今日のポイントは2つ。
渋澤栄一とドラマタイトルの「晴天を衝け」との関連が分かったことが1つ。青年時代に藍玉を売るために高い山々を登って峠を越えた時に詠んだ漢詩の中にあるという。
超働き者だった筆者の曾祖父もこんな感じで重い荷物を背負って山々を歩いたらしいが、そのせいで両肩にまで毛がフサフサと生えていたという話を祖父母から聞いたことがある。
後にたくさんの産業を興した栄一だが、決してお高くとまったホワイトカラーではなく、元は自身の足を存分に使って遠くまで歩き、額に汗を流しながら空や山などの大自然と親しんだ男だとわかる。
もし幼い時からタワマンの高層階に住んで成長したら、土や草木を手にとって足で踏んで手応えを知ることができないから非常に愚かになってしまうという。

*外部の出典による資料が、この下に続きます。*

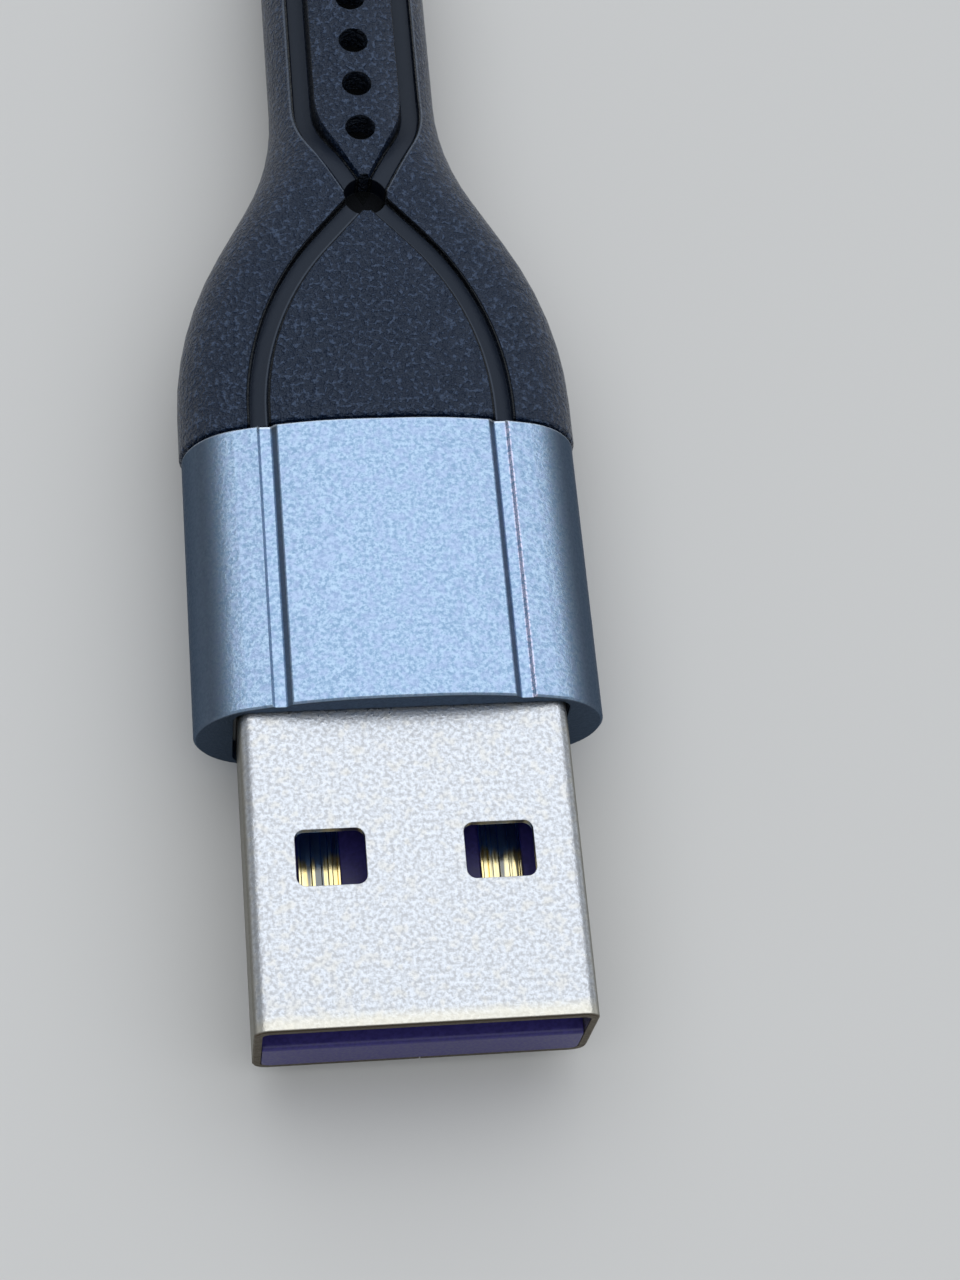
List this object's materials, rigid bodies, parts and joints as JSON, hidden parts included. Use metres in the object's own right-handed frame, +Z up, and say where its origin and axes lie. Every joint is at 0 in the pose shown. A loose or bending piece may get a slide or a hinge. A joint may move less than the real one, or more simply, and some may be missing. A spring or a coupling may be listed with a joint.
{
  "type": "charging cable plug",
  "caption": "Flat rectangular charging plug with a folded metal shell, a satin metal sleeve and a moulded strain relief that narrows to the cord.",
  "frame": {"origin": "middle of the sleeve's underside, on its flat middle strip, half way along the sleeve", "axes": "+Y from the plug's mouth to the cord end, +X across the width, +Z up out of the face over the contacts"},
  "size_m": [0.0154, 0.0514, 0.0066],
  "materials": {
    "shell_metal": "satin nickel plating over a rolled steel sheet",
    "tongue_plastic": "deep purple moulded plastic, slightly satin",
    "contact_gold": "gold plated, bright",
    "retainer_plastic": "plain moulded",
    "inner_plastic": "plain moulded, unseen",
    "sleeve_metal": "fine blasted and anodised blue grey",
    "boot_elastomer": "black elastomer with a fine spark-eroded grain, smooth in the channels"
  },
  "bodies": {
    "root": {"plug_shell": "shell_metal", "contact_tongue": "tongue_plastic", "contact_power": "contact_gold", "contact_data_minus": "contact_gold", "contact_data_plus": "contact_gold", "contact_ground": "contact_gold", "tail_retainer": "retainer_plastic", "inner_mould": "inner_plastic", "sleeve": "sleeve_metal", "strain_relief": "boot_elastomer"}
  },
  "joints": []
}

そんな話とも関連あるのが2つめのポイント、13代将軍徳川家定である。ハリスとの謁見シーンは残念ながらなかったが、記録によるといきなり立ち上がって足踏みしたという。昔の大河「篤姫」では堺雅人によってそれは演技だという感じで描かれたが、今回の家定はガチの暗君で徹底されている。
そして国家の非常時だからこそ賢い慶喜のような人物を次期将軍にと推すマトモな声に腹を立てて反発する。挙げ句の果てラストシーンのように思い付きで井伊直弼を大老に選んでしまう。後に日本中を恐怖に陥れた安政の大獄を引き起こした張本人である。
また現代の話に戻るが、民主主義や資本主義になったとはいえ、ボンボンが得をして高い立場になり、周囲もそれを当たり前と思っている。先日は小泉進次郎環境大臣が「プラスチックの原料って石油なんですよね。意外にこれ知られてない」と言った話に話題が集まった。大丈夫か?日本は・・と。
暗君は賢臣を遠ざけ、佞臣を近づける。そして悪い事態を引き起こす。現代にも安政の大獄が起こらないとは限らない。いや、お隣りの中国では無数の監視カメラを使って信号無視すらも暴露台の大画面に氏名住所まで付けて大衆の面前に晒すという。詳しく確認もせずすぐに公開処刑する恐怖で皆いちおうおとなしくなったが、決して良い社会とは言えない。
そんな監視ばかりせずとも、個々の資質を高めて、有能な人が治め、公正な社会を実現するべきである。